-- BEGIN --

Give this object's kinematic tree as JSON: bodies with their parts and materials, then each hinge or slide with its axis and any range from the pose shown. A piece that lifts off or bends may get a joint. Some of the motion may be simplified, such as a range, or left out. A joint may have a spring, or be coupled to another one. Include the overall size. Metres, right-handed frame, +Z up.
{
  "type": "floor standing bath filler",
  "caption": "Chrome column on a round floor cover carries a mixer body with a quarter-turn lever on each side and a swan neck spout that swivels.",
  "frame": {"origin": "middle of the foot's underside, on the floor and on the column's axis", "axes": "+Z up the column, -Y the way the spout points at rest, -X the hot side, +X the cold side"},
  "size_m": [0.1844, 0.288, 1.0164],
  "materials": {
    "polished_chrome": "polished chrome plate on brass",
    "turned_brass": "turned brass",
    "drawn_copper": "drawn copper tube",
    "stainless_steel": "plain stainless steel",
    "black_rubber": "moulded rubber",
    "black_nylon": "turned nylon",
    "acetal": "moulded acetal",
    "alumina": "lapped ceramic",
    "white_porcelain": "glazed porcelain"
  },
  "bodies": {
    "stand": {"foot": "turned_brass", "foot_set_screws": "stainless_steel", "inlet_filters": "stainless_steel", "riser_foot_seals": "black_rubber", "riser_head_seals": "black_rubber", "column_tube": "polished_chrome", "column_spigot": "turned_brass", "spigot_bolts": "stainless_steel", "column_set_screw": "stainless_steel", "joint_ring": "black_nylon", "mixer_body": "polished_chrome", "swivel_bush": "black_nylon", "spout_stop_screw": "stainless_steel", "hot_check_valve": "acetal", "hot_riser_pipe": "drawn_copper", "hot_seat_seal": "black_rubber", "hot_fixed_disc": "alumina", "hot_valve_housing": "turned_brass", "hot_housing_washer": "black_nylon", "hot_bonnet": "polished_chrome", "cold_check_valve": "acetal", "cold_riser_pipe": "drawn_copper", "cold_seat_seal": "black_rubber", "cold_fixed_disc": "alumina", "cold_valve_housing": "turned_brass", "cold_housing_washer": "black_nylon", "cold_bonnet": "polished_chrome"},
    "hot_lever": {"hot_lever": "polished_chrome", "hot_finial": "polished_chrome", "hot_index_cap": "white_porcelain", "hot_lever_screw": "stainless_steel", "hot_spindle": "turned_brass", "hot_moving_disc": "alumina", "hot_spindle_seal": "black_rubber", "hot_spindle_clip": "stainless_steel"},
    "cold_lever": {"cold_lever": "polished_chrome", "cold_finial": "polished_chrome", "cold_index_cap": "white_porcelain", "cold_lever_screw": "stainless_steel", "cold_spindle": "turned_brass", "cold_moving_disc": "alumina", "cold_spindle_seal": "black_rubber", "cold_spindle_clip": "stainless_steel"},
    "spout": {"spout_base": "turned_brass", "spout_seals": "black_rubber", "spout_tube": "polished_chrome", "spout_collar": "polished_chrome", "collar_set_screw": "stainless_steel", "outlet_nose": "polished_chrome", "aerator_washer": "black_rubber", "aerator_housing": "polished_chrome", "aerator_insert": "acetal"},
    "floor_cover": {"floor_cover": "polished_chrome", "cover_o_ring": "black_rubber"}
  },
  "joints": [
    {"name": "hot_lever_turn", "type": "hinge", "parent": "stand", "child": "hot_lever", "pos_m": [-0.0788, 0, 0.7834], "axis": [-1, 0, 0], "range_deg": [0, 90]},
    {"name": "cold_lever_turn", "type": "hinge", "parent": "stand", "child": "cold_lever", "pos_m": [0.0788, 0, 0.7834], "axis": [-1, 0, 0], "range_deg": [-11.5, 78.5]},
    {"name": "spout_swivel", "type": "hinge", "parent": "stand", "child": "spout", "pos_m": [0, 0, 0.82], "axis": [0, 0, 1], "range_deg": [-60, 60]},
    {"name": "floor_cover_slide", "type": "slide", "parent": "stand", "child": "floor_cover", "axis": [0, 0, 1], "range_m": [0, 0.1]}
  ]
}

-- END --
-- BEGIN --

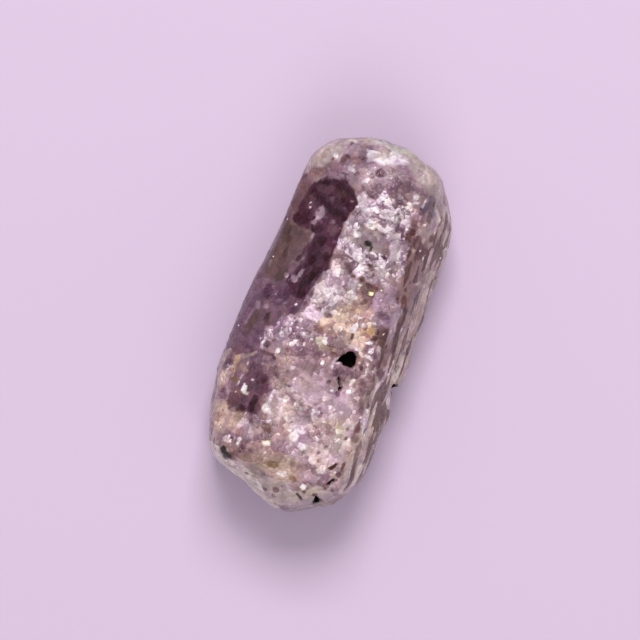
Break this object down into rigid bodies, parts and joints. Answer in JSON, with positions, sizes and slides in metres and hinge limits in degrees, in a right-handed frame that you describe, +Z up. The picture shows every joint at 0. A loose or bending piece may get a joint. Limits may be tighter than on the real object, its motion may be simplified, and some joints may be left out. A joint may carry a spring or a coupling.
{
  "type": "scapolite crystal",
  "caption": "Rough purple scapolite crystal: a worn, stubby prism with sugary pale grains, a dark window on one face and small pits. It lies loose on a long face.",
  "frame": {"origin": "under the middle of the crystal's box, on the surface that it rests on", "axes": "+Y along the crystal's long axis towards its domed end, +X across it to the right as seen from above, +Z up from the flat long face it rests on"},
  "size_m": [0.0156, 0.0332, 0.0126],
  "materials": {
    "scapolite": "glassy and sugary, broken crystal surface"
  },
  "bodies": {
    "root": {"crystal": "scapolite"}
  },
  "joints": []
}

-- END --

**Exercise instructions:** In the records above, find the lines containing "joints" and copy them.

**Exercise result:**
  "joints": [
Break this object down into rigid bodies, parts and joints. Answer in JSON, with positions, sizes and slides in metres and hinge limits in degrees, in a right-handed frame that you describe, +Z up. The picture shows every joint at 0. A loose or bending piece may get a joint. Limits may be tighter than on the real object, its motion may be simplified, and some joints may be left out. A joint may carry a spring or a coupling.
  "joints": []